Source: Crawfordsville Daily Journal Tuesday, 1 December 1891 Edition
The other day a well known gentleman of scientific bias of this city received a letter from a member of the guild somewhere up in Massachusetts asking whether the meteorite that fell in Indiana in January 1879 was in the State Museum, and if not, what had become of it.
The story of that meteor is the history of one of the most indecorous and successful hoaxes ever perpetrated in this country and as it had for its victims the learned men of the country—the discovery of the hoax brought a great guffaw from unscientific and much mortification to the toilers in the field of knowledge.
It was in January, 1879, that a special telegraphic dispatch came to the Indianapolis Journal describing the fall of a meteorite near Attica, Fountain County, a large stone of unknown composition that, whirling through space, came crashing through the roof of the farmhouse of Leonidas Grover, a widower, who lived alone. The meteorite falling through the roof struck Leonidas Grover, who was in bed supposedly asleep, and horribly mutilating him, continued its course and buried itself in the earth beneath the house. Of course the lonely widower was instantly killed, and when the neighbors the following morning discovered the remains, there was a great excitement, all of which was giving in horroring details in the dispatch.
The news stirred all the local scientists and the State Geologist, Professor Cox, at once took measures to secure the meteorite. Maj. J. J. Palmer was dispatched to Fountain County with instructions to buy the stone, no matter what it might cost. Meantime the State Geologist was overwhelmed with letters inquiring about the meteorite. The State Geologist wrote and exhaustive article on meteorites, leaving a hole in which to place the heavenly bolder when Major Palmer should return with it. When the Major returned, he reported that he could find no one in Fountain County who knew Leonidas Grover, widower; there was no demolished roof, no desolated household, no hole in the ground.

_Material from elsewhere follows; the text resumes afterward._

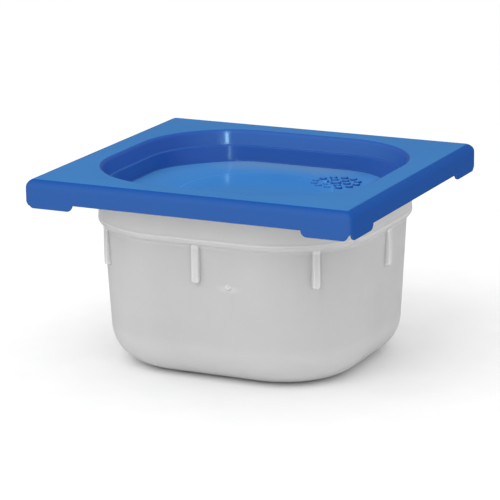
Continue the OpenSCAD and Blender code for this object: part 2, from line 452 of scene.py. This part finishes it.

A demand went up from the scientific world for the impious wretch or wretches who had hoaxed them. But the practical jokers took counsel of their fears and kept quiet until the storm of scientific wrath had passed by. It was then leaked out that the hoaxers were two young men of Crawfordsville, one of them a newspaper man. It may be said that one of these, the newspaper man, was sufficiently punished for his connection with the affair. He lost caste in his profession and it took him several years to regain the confidence he had lost as an honest chronicler of the news.—Indianapolis Journal
The above story is very true with the exception of the part played by the Indianapolis Journal. The history of the hoax was also the history of a bet. James E. Cowan, a brother of Dr. Cowan, once asserted in a company of friends that the metropolitan papers would swallow any lie that would be hatched up and would ask no questions. The statement led to an argument and the argument to a wager. The gigantic meteorite lie was made up as one of sufficient caliber and Mr. Cowan was required to get it into print as the bald truth. He wrote it up and made a trip to Indianapolis. He entered the sanctum of the Journal and in the absence of the editor-in-chief, laid the manuscript on his desk and went his way. No name was attached but so fearful was the editor of being “scooped” on such a juicy item, that, when he found it, he bit the bail and published it as straight goods and a special dispatch from Attica. Mr. Cowan was never “punished,” for he was not at that time in the newspaper business, but so successful was his first venture at editing that he finally did launch into the business position in the Louisville Courier-Journal.